WASHINGTON -- Iraq will need time to build up forces sufficient to handle a potential threat from its neighbors even after Baghdad proves capable of overcoming the insurgency at home, Defense Secretary Donald H. Rumsfeld said Sunday.
Rumsfeld said he doesn't believe President Bush's State of the Union declaration that U.S. troops will leave Iraq when the country "is democratic, representative of all its people, at peace with its neighbors, and able to defend itself" means American forces will be there for years to come.
"What he meant was that the Iraqis' internal security forces would be capable of managing the security situation inside the country," Rumsfeld told ABC's "This Week."
"It will take some time after that before they would have the kind of capability to dissuade Iran, for example, if Iran decided to try to conduct a war with them again," Rumsfeld said.
Some religious leaders in Iraq say they want Islam to be a guiding principle of the Iraqi constitution to be written. Cheney urged caution in forecasting what a future Iraqi government might do. He said Iraqis will determine the role of religion in their government as well as its other tenets.
"This is going to be Iraqi, whatever it is. It's not going to be American," Cheney told "Fox News Sunday."
"I don't think, at this stage, that there's anything like justification for hand-wringing or concern on the part of Americans that somehow they're going to produce a result we won't like," the vice president said.
Cheney said the Iranian government was "a religious theocracy that has been a dismal failure, from the standpoint of the rights of individuals." Rumsfeld added that he doubts Iraq will model its government after Iran's Shiite theocracy.
"I think it would just be an enormous mistake for that country to think that it could succeed with all of its opportunity -- with its oil, its water, its intelligent population -- to deny half of their population, women, to participate fully, I think just would be a terrible mistake," Rumsfeld said on NBC's "Meet the Press."
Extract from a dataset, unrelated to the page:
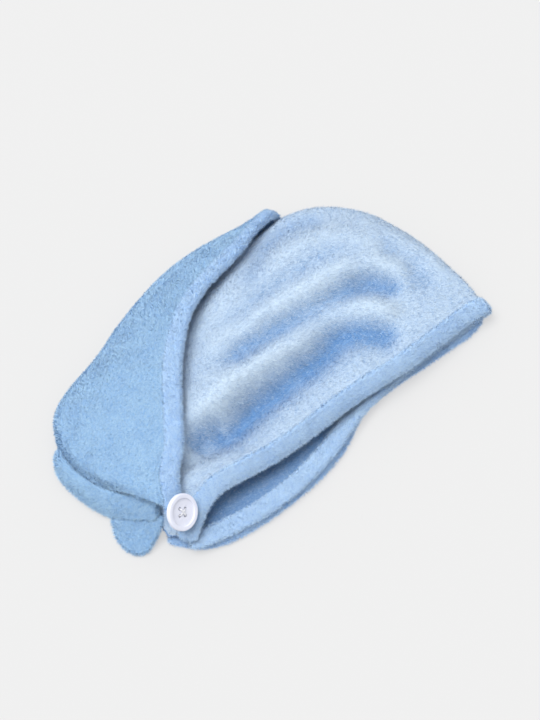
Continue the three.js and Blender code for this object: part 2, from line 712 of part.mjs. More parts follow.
// The button about its own axis, back face at level 0: a dished disc with a raised round rim and four holes.
function buttonShape() {
  const r = BUTTON_DIAMETER / 2;
  const edge = BUTTON_THICK * 0.3;
  const dish = BUTTON_THICK - BUTTON_DISH_DEPTH;
  const profile = [
    [0, 0],
    [r - edge, 0],
    [r - edge * 0.25, edge * 0.3],
    [r, edge],
    [r, BUTTON_THICK - edge],
    [r - edge * 0.3, BUTTON_THICK - edge * 0.3],
    [r - edge, BUTTON_THICK],
    [r - BUTTON_RIM_WIDTH * 0.7, BUTTON_THICK - BUTTON_DISH_DEPTH * 0.2],
    [r - BUTTON_RIM_WIDTH, dish],
    [0, dish],
  ].map(([x, y]) => new THREE.Vector2(x, y));
  let solid = solidOf(new THREE.LatheGeometry(profile, 32).rotateX(Math.PI / 2));
  for (const [x, y] of HOLE_PLACES) {
    solid = solid.subtract(bar(BUTTON_HOLE_DIAMETER, -BUTTON_THICK, BUTTON_THICK * 2, x, y));
  }
  return geometryOf(solid);
}

// The sewing thread: crossed over the dish, down the four holes and wound into a shank behind the button.
function threadShape() {
  const dish = BUTTON_THICK - BUTTON_DISH_DEPTH;
  const top = dish + THREAD_GAP + THREAD_DIAMETER;
  const shank = LOOP_CORD_DIAMETER + SEAT_GAP * 2;
  const padMid = -THREAD_GAP - THREAD_PAD / 2;
  let solid = bar(SHANK_DIAMETER + BUTTON_HOLE_SPACING, -THREAD_GAP - THREAD_PAD, -THREAD_GAP, 0, 0);
  solid = solid.add(bar(SHANK_DIAMETER, padMid - shank, padMid, 0, 0));
  for (const [x, y] of HOLE_PLACES) {
    solid = solid.add(bar(THREAD_DIAMETER, padMid, top, x, y));
  }
  const reach = BUTTON_HOLE_SPACING * Math.SQRT2 + THREAD_DIAMETER;
  for (const turn of [Math.PI / 4, -Math.PI / 4]) {
    const crossing = new THREE.BoxGeometry(reach, THREAD_DIAMETER, THREAD_DIAMETER)
      .rotateZ(turn)
      .translate(0, 0, top - THREAD_DIAMETER / 2);
    solid = solid.add(solidOf(crossing));
  }
  return geometryOf(solid);
}

// The elastic loop round the shank, a flat ring of cord under the button.
function loopShape() {
  const bend = SHANK_DIAMETER / 2 + LOOP_CORD_DIAMETER / 2 + SEAT_GAP;
  const level = -THREAD_GAP - THREAD_PAD - SEAT_GAP - LOOP_CORD_DIAMETER / 2;
  const turns = 20;
  const sides = 6;
  const rings = [];
  for (let i = 0; i <= turns; i++) {
    const angle = ((i % turns) / turns) * Math.PI * 2;
    const shift = Math.cos(angle) > 0 ? LOOP_REACH : 0;
    const centre = vector(Math.cos(angle) * bend + shift, Math.sin(angle) * bend, level);
    const outward = vector(Math.cos(angle), Math.sin(angle), 0);
    const ring = [];
    for (let j = 0; j <= sides; j++) {
      const turn = ((j % sides) / sides) * Math.PI * 2;
      ring.push(
        centre
          .clone()
          .addScaledVector(outward, (Math.cos(turn) * LOOP_CORD_DIAMETER) / 2)
          .add(vector(0, 0, (Math.sin(turn) * LOOP_CORD_DIAMETER) / 2)),
      );
    }
    rings.push(ring);
  }
  const skin = new Skin();
  skin.grid(rings);
  return skin.geometry();
}

function cloth(name, geometry, color) {
  const made = new THREE.Mesh(geometry, new THREE.MeshStandardMaterial({ color, roughness: 0.95, metalness: 0 }));
  made.name = name;
  return made;
}

const HOOD_BLUE = 0xb6cfee;
const TAIL_BLUE = 0x97bce6;
const HEM_BLUE = 0x9bbce0;

const turban = new THREE.Group();
turban.add(cloth("hood", hoodShape(), HOOD_BLUE));
turban.add(cloth("brim_hem", brimHemShape(), HEM_BLUE));
turban.add(cloth("tail", tailShape(), TAIL_BLUE));
turban.add(cloth("flap_hem", hem(flapHem, HEM_WIDTH, HEM_THICK, HEM_SIDES), HEM_BLUE));
turban.add(cloth("front_hem", frontHemShape(), HEM_BLUE));
turban.add(cloth("side_hem", sideHemShape(), HEM_BLUE));
turban.add(cloth("tail_tip", tipShape(), TAIL_BLUE));

// Button, thread and loop share one axis.
const fastening = new THREE.Group();
const plastic = new THREE.MeshStandardMaterial({ color: 0xe4e5f0, roughness: 0.35, metalness: 0 });
const white = new THREE.MeshStandardMaterial({ color: 0xf0f0f2, roughness: 0.8, metalness: 0 });
const button = new THREE.Mesh(buttonShape(), plastic);
button.name = "button";
const thread = new THREE.Mesh(threadShape(), white);
thread.name = "button_thread";
const loop = new THREE.Mesh(loopShape(), white.clone());
loop.name = "button_loop";
fastening.add(button, thread, loop);
const standOff = THREAD_GAP + THREAD_PAD / 2 + LOOP_CORD_DIAMETER + LOOP_CLEARANCE;
fastening.position
  .set(along(BUTTON_SEAT.along), across(BUTTON_SEAT.across), above(BUTTON_SEAT.up))
  .addScaledVector(BUTTON_FACING, HEM_THICK / 2 + standOff);
fastening.quaternion.setFromUnitVectors(vector(0, 0, 1), BUTTON_FACING);
fastening.rotateZ(BUTTON_TURN);
turban.add(fastening);

// The frame's origin is under the middle of the whole turban, on the ground.
const box = new THREE.Box3().setFromObject(turban);
turban.position.set(-(box.min.x + box.max.x) / 2, -(box.min.y + box.max.y) / 2, -box.min.z);

export default turban;
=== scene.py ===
import math

import bmesh
import bpy
import numpy as np
from mathutils import Matrix, Vector
from mathutils.bvhtree import BVHTree


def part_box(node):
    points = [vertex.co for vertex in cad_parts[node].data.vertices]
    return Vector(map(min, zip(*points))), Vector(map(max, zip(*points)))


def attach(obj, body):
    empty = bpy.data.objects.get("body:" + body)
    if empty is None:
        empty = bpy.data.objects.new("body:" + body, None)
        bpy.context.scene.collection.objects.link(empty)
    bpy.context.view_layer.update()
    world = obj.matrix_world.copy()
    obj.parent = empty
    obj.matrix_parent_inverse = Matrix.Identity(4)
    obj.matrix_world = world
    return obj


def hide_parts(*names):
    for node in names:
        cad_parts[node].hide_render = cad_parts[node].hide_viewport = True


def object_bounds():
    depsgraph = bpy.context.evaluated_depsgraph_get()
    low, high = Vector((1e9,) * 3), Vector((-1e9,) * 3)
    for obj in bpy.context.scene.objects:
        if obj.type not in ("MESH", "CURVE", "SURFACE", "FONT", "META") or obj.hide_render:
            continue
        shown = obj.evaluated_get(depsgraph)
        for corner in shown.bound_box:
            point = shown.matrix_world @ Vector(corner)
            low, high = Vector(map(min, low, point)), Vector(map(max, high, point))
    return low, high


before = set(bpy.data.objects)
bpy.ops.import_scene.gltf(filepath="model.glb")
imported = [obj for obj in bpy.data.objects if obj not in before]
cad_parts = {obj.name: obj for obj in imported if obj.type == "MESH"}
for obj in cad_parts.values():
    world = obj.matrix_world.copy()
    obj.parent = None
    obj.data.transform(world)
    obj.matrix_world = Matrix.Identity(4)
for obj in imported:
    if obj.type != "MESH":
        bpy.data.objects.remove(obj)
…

Rumsfeld said no one can know how long it will take to train various forces to secure Iraq internally, dismissing analysts' predictions of at least two years. One of several factors, he told ABC, is the behavior of Iran and Syria and "the extent to which they're going to be unhelpful or helpful."
Syria has not done all it can to ease the insurgency in Iraq, Rumsfeld said, nor has it released millions of dollars in Iraqi assets. "There is no doubt that the Baathists are located in Syria, from Iraq," the secretary told "Late Edition" on CNN.
"Syria has not been helpful" -- nor, he added on CBS's "Face the Nation," has been Iran.
Sen. Edward M. Kennedy questioned why Iraqi forces take longer than American troops to train for security duties.
"Why can't they defend their own country?" Kennedy, D-Mass. "How long do we have to have Americans fighting and dying? How long do we have to ask the taxpayers to continue to pay out?"
Kennedy said the administration should set a goal with Iraq for bringing home U.S. troops by 2006.
On issues, Rumsfeld:
--ruled out the possibility of reviving the military draft. "We don't need one. We have the ability to attract and retain the people we need in the military."
--discussing the two resignation letters he wrote Bush at the height of the Abu Ghraib prisoner abuse scandal last year, said he believed he still could be an effective Pentagon chief but wanted the president to make that call. "I told him I really thought he ought to carefully consider it. But he made a conscious decision, and life goes on, and here we are."
--with speculation heating up about a possible U.S. attack against Iran to derail its nuclear capability, Rumsfeld was asked if there were U.S. military operations going on in the country now. "Not to my knowledge," he replied. Problems with Iran are being handled diplomatically and not through the Defense Department, Rumsfeld said. Asked if the United States can accept a nuclear weapon in Iran, Rumsfeld said, "Those are issues that are for the president. We don't want to get into that."
Cheney, meanwhile, said the United States has done "enormous damage" to al-Qaida but that "the threat's still out there" from the terrorist network responsible for the Sept. 11 attacks.
As for finding Osama bin Laden, the vice president said, "We're doing our level best and I think eventually we will. But he's very good on his operational security, obviously. He's found good places to hide."